What to work on — Copy the lines holding the word "json", all of them.

□ □ □ □ □ □ □

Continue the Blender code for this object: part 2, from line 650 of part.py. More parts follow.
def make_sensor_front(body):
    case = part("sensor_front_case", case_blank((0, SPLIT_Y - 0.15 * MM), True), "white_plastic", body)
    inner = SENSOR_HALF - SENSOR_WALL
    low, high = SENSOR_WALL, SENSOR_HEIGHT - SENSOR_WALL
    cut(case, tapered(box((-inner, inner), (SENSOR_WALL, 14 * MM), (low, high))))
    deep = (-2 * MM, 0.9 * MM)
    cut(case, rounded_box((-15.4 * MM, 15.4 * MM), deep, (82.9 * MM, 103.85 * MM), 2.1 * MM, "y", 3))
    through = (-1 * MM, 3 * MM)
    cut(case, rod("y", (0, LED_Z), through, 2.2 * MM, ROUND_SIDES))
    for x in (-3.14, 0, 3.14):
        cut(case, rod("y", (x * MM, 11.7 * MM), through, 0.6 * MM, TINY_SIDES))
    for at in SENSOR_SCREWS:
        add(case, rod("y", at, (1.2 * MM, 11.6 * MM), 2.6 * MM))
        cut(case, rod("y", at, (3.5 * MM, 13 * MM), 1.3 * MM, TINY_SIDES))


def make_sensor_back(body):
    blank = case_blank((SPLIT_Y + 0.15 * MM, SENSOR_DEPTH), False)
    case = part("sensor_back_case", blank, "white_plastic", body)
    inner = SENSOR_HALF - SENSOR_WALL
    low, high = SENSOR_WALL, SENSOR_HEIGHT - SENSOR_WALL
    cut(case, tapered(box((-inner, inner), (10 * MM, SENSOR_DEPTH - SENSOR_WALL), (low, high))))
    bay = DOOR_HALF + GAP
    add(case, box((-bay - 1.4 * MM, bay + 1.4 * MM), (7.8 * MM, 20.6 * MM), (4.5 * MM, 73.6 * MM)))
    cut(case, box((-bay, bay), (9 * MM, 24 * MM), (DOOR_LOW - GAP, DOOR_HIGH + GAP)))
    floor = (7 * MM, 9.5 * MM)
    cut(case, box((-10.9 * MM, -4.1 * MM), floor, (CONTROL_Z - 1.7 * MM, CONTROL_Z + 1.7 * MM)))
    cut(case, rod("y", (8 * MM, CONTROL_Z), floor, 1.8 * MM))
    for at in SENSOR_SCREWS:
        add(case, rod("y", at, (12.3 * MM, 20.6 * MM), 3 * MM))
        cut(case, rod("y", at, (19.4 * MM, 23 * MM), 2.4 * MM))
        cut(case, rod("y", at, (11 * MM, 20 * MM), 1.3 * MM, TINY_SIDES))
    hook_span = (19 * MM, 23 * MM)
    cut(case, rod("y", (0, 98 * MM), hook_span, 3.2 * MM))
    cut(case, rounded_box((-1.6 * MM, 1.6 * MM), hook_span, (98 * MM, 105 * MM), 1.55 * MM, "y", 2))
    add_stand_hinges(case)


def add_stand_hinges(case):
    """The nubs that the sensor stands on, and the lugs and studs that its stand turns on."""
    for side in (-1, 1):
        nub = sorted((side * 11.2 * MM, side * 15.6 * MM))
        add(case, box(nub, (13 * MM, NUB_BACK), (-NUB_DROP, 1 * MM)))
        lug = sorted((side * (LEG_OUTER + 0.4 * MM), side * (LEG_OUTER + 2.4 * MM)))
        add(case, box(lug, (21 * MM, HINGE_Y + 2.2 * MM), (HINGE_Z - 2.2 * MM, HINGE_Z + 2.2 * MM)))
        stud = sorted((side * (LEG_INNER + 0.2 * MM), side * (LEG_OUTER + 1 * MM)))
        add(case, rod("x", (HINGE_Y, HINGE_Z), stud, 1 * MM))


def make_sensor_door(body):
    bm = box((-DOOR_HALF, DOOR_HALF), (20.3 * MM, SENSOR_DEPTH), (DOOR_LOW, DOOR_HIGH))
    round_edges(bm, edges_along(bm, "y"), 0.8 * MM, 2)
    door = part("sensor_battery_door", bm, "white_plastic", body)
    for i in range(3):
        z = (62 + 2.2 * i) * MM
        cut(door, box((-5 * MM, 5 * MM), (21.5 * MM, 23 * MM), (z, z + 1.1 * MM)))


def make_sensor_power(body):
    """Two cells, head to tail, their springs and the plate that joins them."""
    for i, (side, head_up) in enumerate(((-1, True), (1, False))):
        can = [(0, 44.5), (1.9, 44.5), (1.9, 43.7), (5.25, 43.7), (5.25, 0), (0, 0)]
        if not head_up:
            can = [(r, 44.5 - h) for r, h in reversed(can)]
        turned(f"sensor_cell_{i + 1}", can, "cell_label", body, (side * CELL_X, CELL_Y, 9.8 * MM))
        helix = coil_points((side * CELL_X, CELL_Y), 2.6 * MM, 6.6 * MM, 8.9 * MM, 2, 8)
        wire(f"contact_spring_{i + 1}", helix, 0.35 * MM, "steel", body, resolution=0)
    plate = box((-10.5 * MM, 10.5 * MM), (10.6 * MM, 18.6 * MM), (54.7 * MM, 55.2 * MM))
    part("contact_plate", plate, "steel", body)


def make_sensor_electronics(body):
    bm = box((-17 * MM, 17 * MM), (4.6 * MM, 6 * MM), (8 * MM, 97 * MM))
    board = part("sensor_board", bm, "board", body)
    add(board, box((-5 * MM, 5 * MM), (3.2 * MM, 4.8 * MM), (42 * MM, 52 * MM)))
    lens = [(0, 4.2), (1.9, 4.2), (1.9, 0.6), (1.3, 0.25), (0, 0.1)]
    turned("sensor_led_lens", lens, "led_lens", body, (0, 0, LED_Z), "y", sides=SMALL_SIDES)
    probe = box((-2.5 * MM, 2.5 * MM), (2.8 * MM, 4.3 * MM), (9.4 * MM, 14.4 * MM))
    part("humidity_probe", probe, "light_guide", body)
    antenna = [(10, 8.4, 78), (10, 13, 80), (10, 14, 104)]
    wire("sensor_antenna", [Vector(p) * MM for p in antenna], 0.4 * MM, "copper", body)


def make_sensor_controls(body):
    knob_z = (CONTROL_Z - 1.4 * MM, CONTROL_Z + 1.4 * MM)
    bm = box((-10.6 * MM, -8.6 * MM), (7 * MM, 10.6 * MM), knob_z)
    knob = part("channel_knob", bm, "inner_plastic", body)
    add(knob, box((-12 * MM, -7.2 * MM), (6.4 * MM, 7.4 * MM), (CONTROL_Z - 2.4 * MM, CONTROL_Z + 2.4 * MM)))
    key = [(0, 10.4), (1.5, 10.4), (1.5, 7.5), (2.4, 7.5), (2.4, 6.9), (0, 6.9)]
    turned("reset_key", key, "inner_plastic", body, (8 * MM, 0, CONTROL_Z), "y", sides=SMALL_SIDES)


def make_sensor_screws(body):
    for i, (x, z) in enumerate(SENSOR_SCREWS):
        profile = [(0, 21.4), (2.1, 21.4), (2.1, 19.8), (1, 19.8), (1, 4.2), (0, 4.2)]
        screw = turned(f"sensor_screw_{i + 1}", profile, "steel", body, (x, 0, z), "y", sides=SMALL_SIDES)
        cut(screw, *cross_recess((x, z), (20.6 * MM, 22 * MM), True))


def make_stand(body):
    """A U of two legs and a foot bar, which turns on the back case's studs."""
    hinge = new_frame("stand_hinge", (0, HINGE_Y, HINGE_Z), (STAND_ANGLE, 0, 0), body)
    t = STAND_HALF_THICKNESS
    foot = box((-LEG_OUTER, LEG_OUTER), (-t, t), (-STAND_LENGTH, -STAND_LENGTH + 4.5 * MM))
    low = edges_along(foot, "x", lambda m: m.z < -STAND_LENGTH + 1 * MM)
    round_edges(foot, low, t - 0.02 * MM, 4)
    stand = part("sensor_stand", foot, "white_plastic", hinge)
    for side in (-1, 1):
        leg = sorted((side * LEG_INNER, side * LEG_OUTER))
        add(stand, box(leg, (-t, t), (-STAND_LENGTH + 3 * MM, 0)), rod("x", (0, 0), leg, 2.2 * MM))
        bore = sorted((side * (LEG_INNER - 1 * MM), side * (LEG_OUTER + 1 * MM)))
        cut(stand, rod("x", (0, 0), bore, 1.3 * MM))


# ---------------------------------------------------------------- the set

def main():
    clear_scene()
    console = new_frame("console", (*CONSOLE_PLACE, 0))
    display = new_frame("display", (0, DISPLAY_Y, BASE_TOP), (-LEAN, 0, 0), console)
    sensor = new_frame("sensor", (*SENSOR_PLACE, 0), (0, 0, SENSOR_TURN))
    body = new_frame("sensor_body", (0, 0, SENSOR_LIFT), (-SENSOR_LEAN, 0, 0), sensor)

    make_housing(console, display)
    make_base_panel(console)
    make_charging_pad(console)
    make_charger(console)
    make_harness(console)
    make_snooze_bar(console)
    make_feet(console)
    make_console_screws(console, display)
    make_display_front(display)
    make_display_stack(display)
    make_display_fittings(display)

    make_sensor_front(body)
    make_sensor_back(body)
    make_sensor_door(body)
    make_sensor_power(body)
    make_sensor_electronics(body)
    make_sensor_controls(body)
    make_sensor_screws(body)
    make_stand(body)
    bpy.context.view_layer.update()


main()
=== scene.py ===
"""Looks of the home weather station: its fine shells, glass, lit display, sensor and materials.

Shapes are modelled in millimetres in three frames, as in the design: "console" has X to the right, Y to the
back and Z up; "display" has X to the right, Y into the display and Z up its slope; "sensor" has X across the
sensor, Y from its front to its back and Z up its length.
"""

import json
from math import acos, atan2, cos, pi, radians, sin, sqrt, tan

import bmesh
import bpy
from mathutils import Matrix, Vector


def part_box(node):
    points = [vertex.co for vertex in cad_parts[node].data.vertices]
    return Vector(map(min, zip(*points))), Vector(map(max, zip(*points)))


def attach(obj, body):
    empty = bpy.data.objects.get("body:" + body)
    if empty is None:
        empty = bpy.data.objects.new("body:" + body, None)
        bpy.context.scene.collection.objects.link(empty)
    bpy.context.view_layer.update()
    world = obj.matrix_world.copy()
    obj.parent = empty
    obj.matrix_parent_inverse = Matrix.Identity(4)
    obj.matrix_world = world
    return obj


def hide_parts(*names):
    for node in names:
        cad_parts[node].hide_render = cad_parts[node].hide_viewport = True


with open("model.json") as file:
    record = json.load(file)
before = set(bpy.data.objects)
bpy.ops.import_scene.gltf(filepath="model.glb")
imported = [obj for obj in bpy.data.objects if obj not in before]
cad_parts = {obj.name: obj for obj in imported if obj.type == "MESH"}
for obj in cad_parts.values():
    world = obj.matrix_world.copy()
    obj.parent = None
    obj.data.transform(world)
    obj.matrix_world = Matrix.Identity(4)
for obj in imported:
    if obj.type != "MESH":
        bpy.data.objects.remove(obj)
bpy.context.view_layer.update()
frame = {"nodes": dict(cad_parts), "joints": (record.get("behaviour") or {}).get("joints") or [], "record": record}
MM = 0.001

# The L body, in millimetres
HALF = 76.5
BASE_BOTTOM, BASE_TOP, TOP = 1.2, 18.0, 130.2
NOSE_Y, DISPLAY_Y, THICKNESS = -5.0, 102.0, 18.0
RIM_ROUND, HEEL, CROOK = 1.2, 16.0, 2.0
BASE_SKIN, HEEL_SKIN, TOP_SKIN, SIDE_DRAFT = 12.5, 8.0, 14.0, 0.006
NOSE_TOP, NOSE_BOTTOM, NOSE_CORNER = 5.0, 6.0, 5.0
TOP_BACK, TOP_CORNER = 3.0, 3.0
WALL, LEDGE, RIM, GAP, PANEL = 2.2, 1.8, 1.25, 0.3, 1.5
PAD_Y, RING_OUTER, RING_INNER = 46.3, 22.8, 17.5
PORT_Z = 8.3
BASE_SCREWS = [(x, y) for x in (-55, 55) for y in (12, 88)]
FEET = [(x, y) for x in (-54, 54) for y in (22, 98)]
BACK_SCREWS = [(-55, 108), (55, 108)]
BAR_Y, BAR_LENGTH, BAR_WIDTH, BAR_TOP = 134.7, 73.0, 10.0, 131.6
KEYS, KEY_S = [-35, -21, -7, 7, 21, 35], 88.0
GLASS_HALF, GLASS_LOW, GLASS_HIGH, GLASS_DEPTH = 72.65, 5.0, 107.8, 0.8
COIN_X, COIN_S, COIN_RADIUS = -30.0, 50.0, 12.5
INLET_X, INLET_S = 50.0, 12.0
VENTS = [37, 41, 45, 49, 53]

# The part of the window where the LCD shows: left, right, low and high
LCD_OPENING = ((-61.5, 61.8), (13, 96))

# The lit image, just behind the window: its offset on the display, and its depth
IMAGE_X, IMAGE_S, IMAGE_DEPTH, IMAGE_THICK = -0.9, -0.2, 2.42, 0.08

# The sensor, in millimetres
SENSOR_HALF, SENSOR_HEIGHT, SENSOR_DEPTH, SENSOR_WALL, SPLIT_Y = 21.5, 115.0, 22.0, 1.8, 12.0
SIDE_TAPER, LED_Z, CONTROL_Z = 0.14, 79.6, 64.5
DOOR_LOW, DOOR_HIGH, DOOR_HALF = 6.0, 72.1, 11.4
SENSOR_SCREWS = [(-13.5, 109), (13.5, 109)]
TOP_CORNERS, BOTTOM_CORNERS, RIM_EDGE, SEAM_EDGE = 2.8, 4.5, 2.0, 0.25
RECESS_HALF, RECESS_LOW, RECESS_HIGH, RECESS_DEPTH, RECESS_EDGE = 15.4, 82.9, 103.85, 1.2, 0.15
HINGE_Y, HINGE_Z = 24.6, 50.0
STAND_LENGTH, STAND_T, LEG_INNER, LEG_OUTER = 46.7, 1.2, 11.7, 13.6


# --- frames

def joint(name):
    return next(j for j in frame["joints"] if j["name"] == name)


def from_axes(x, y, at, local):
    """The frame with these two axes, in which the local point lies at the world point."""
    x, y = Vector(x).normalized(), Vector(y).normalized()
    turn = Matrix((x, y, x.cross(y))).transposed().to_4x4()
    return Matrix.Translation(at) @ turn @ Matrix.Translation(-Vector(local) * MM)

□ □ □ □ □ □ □

Finished answer —
import json
with open("model.json") as file:
    record = json.load(file)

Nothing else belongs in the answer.